**ENTRIES PROVIDED:**
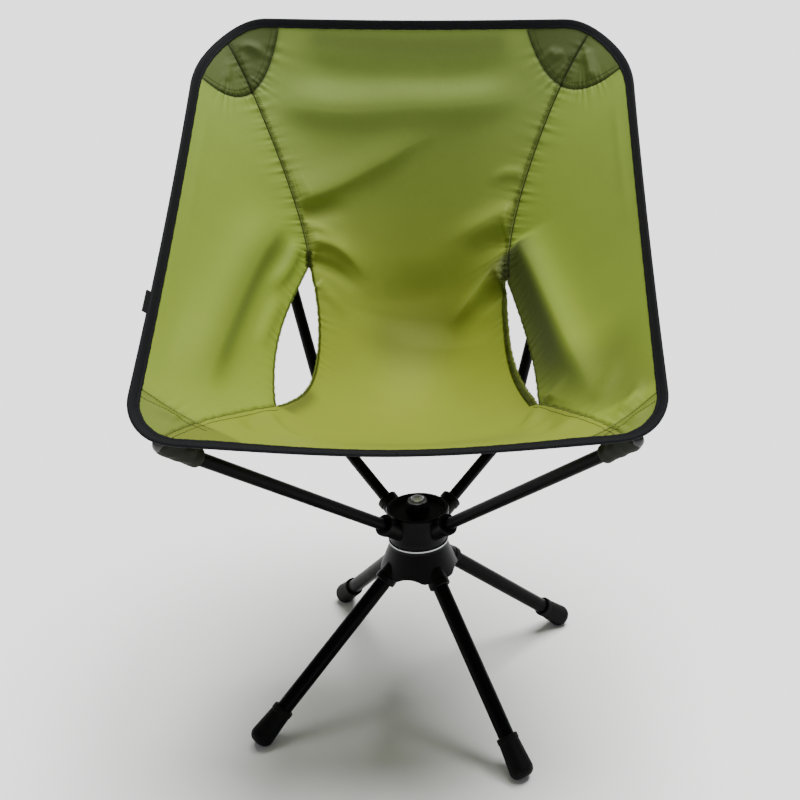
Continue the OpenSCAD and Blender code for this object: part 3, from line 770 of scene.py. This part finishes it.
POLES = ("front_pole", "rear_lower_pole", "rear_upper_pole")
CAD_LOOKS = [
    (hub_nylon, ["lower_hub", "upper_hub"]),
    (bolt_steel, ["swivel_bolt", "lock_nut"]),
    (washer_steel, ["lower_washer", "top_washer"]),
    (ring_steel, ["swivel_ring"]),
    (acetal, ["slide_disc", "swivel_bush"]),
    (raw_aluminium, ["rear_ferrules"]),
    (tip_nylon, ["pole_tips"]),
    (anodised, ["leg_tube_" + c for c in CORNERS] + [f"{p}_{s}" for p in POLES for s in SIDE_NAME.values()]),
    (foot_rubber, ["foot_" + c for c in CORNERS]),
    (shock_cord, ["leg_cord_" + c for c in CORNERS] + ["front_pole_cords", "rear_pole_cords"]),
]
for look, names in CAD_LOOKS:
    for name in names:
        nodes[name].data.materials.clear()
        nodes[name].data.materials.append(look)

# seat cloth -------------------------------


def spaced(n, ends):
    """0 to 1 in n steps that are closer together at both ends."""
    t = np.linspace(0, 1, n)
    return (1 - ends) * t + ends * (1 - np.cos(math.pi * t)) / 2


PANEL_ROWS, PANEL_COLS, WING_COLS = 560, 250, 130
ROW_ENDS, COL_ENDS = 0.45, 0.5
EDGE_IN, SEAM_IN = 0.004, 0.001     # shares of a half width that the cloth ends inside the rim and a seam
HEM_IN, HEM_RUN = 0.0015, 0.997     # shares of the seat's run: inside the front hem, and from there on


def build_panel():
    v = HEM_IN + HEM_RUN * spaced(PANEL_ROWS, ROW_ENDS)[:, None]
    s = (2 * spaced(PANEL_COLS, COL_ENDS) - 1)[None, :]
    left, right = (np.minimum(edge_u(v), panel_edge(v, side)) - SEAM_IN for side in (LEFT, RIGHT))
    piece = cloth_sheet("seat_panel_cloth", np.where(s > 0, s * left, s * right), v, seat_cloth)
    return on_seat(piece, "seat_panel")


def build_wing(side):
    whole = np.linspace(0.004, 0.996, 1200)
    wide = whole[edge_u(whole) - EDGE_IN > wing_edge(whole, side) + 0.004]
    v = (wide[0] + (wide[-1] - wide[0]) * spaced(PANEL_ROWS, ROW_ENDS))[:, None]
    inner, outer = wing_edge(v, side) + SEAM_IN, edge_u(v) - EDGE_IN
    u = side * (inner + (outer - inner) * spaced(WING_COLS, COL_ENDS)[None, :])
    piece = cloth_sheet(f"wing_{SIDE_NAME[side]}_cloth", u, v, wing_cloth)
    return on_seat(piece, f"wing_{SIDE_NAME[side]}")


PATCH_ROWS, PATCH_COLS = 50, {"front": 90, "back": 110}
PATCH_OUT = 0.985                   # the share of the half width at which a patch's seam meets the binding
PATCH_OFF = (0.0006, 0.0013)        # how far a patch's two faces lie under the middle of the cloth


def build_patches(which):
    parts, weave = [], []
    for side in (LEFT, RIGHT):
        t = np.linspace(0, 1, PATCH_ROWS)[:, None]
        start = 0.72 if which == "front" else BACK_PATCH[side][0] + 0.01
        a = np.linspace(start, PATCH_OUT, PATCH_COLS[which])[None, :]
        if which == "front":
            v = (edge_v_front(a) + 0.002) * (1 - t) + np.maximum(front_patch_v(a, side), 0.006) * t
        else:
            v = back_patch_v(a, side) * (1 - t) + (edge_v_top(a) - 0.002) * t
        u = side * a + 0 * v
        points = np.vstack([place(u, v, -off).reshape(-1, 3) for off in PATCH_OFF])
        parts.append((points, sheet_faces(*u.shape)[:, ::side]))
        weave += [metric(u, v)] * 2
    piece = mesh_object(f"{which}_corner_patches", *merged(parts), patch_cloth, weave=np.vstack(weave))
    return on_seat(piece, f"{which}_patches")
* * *
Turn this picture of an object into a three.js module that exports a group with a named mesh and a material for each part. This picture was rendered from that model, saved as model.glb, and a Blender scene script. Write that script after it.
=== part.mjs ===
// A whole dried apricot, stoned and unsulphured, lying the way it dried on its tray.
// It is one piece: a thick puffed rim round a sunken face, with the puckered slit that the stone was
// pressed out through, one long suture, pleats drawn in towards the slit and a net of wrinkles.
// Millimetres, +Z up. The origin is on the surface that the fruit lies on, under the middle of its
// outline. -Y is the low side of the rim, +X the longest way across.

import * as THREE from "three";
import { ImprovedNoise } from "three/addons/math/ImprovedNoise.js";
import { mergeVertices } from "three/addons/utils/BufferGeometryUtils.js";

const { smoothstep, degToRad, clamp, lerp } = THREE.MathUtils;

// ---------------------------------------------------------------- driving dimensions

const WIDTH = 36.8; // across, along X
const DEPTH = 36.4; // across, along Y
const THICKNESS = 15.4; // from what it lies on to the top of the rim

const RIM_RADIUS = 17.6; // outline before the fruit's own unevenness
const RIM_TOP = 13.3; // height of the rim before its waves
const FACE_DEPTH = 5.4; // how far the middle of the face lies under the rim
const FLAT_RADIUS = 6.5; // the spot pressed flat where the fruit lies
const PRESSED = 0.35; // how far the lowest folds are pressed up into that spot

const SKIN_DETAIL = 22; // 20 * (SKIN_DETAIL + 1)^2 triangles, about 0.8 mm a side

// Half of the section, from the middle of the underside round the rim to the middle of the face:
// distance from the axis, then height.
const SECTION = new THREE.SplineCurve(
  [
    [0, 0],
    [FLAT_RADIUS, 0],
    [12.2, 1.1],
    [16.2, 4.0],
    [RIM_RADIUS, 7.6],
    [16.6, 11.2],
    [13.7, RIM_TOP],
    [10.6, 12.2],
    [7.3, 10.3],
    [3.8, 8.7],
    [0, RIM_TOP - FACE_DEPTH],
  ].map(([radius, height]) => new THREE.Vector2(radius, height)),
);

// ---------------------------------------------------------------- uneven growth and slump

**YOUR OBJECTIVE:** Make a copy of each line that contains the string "scene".

**TASK RESULT:**
Continue the OpenSCAD and Blender code for this object: part 3, from line 770 of scene.py. This part finishes it.
Turn this picture of an object into a three.js module that exports a group with a named mesh and a material for each part. This picture was rendered from that model, saved as model.glb, and a Blender scene script. Write that script after it.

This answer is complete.